## GOAL OF THE EXERCISE
Everything from the line containing "30), BLACK_MATTE, machine);" to the line containing "for node in", both lines included, must be copied exactly; nothing else should be.

## DATASET EXCERPT
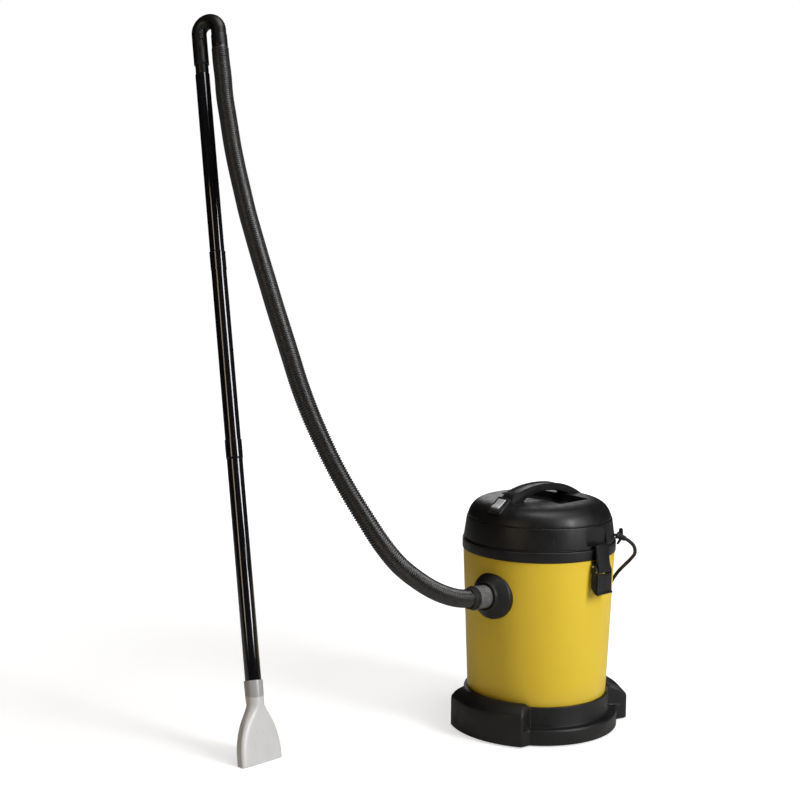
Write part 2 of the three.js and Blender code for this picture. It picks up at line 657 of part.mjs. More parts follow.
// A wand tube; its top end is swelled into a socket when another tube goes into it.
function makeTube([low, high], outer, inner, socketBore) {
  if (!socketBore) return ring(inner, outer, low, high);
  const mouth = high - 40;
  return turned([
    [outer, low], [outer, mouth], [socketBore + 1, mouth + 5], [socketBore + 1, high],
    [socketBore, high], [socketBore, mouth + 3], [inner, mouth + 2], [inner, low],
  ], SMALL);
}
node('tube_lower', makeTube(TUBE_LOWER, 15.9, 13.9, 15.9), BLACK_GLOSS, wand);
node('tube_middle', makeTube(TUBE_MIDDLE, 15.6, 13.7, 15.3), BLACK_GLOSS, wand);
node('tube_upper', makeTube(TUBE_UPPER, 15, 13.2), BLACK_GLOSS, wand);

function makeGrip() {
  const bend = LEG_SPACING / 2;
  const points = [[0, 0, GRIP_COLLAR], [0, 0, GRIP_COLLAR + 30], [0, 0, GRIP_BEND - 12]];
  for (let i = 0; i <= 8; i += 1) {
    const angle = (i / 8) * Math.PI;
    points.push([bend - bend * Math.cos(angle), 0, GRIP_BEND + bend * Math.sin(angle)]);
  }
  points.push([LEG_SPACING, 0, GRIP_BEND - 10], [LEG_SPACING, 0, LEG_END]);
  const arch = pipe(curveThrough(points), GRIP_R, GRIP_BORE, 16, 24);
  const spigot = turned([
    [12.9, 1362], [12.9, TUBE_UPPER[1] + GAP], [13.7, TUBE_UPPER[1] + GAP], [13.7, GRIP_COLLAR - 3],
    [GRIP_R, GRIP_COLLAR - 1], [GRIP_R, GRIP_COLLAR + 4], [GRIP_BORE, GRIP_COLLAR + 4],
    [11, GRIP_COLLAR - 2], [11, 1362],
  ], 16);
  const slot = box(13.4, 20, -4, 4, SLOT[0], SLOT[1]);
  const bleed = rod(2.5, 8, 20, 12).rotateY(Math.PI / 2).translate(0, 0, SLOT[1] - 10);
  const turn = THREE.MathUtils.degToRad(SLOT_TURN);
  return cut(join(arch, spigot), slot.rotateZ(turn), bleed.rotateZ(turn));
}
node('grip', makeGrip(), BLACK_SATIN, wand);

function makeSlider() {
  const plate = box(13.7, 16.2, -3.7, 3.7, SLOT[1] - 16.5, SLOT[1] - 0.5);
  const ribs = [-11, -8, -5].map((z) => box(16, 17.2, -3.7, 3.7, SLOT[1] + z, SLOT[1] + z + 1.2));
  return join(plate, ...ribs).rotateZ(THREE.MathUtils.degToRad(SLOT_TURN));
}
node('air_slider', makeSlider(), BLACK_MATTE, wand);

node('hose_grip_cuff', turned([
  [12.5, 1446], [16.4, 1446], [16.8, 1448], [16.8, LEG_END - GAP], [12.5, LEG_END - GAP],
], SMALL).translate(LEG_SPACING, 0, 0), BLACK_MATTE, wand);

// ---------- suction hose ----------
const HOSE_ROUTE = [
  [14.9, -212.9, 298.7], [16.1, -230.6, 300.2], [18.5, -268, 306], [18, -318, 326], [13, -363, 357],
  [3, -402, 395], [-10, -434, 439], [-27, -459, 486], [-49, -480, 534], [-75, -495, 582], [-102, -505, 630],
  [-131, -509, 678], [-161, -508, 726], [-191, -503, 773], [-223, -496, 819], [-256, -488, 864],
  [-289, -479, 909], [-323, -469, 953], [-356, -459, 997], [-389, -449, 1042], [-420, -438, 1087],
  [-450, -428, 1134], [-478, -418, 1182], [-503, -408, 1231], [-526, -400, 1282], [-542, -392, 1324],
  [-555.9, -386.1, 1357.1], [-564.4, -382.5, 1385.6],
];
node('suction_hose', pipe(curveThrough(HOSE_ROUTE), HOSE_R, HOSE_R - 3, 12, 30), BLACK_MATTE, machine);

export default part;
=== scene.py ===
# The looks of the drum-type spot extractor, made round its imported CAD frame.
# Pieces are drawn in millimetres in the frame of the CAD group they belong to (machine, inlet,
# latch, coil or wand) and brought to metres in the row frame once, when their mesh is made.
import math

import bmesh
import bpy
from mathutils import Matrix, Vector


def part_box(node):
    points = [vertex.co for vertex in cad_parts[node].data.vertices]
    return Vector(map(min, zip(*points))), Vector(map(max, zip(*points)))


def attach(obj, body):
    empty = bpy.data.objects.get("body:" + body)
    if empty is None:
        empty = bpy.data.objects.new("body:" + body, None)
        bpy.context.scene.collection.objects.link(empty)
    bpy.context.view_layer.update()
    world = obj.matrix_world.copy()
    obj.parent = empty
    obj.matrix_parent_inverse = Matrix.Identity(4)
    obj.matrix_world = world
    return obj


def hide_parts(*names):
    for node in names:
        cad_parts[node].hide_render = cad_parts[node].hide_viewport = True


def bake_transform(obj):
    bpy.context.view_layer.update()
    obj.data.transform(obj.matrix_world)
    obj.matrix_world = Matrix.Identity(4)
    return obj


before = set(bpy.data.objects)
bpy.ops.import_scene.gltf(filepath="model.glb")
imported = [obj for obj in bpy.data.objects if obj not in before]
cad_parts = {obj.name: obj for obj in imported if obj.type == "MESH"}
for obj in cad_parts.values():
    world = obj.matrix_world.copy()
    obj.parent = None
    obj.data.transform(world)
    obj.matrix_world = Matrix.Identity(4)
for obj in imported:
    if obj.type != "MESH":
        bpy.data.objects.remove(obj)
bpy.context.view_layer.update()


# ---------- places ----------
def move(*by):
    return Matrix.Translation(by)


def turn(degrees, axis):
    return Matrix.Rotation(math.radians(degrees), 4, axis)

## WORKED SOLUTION
node('suction_hose', pipe(curveThrough(HOSE_ROUTE), HOSE_R, HOSE_R - 3, 12, 30), BLACK_MATTE, machine);

export default part;
=== scene.py ===
# The looks of the drum-type spot extractor, made round its imported CAD frame.
# Pieces are drawn in millimetres in the frame of the CAD group they belong to (machine, inlet,
# latch, coil or wand) and brought to metres in the row frame once, when their mesh is made.
import math

import bmesh
import bpy
from mathutils import Matrix, Vector


def part_box(node):
    points = [vertex.co for vertex in cad_parts[node].data.vertices]
    return Vector(map(min, zip(*points))), Vector(map(max, zip(*points)))


def attach(obj, body):
    empty = bpy.data.objects.get("body:" + body)
    if empty is None:
        empty = bpy.data.objects.new("body:" + body, None)
        bpy.context.scene.collection.objects.link(empty)
    bpy.context.view_layer.update()
    world = obj.matrix_world.copy()
    obj.parent = empty
    obj.matrix_parent_inverse = Matrix.Identity(4)
    obj.matrix_world = world
    return obj


def hide_parts(*names):
    for node in names:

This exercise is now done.